§ Stated exercise: In the records below, begin at the line that has "for node in" and stop after the line that has "in imported if"; quote those lines verbatim and nothing more.

# start of Data to process

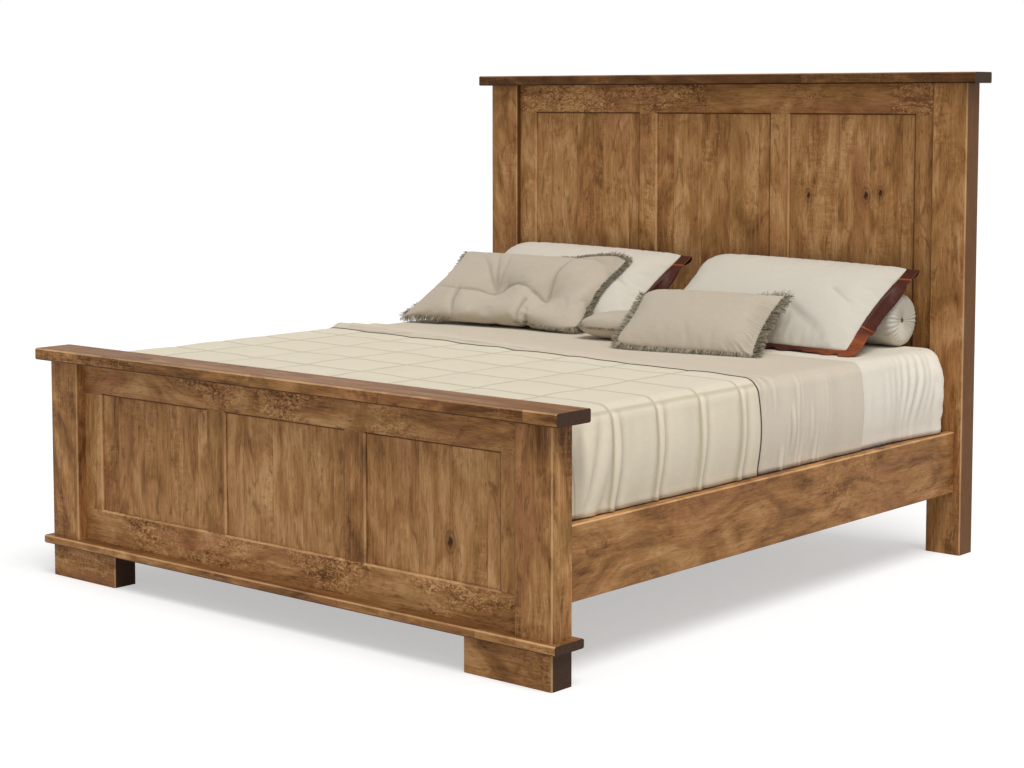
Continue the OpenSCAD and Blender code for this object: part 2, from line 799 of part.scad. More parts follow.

# end of Data to process
# start of Data to process

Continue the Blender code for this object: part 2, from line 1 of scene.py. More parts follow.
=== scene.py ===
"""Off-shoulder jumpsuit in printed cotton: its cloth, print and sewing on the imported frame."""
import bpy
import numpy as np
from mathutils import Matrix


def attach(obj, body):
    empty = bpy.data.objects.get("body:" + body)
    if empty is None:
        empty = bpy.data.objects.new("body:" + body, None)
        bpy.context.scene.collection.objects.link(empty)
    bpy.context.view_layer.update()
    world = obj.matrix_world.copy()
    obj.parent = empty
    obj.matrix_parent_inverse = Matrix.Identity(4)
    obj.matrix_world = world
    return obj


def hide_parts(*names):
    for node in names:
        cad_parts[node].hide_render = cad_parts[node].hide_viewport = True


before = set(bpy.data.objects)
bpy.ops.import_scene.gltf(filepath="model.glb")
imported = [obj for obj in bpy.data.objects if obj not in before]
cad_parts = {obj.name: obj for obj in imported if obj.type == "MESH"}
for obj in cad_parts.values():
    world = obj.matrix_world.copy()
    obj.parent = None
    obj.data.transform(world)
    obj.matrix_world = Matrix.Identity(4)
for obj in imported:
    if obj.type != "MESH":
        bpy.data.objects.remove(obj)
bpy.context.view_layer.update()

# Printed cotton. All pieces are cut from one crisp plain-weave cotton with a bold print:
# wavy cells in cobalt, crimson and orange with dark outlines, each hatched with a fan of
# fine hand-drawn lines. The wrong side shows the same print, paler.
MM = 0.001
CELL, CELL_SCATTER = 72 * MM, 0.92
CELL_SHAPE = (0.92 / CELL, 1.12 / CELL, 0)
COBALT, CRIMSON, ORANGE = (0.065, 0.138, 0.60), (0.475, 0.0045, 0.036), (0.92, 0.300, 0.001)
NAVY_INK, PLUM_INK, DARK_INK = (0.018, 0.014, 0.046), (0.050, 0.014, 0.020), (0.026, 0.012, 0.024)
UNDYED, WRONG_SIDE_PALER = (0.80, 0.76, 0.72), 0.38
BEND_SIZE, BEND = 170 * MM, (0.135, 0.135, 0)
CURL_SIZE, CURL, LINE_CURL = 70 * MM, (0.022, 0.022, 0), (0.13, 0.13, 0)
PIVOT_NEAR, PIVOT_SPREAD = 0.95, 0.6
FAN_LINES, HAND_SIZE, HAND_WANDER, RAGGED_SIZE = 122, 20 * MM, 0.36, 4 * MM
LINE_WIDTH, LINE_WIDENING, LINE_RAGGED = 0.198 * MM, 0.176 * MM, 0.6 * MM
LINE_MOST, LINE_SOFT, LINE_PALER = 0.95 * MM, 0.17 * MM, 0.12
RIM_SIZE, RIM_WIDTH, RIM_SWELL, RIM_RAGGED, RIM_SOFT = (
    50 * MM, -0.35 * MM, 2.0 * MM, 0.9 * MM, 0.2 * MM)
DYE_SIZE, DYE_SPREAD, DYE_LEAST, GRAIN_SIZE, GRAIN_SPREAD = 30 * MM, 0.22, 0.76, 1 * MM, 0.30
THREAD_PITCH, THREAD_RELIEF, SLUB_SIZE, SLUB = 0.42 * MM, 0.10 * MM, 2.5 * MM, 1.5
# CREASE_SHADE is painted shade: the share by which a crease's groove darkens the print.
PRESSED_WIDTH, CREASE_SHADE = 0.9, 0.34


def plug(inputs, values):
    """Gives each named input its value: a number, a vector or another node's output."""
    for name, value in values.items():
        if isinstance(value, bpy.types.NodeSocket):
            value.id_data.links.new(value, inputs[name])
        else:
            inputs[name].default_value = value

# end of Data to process

§ Result for this exercise:
    for node in names:
        cad_parts[node].hide_render = cad_parts[node].hide_viewport = True


before = set(bpy.data.objects)
bpy.ops.import_scene.gltf(filepath="model.glb")
imported = [obj for obj in bpy.data.objects if obj not in before]
cad_parts = {obj.name: obj for obj in imported if obj.type == "MESH"}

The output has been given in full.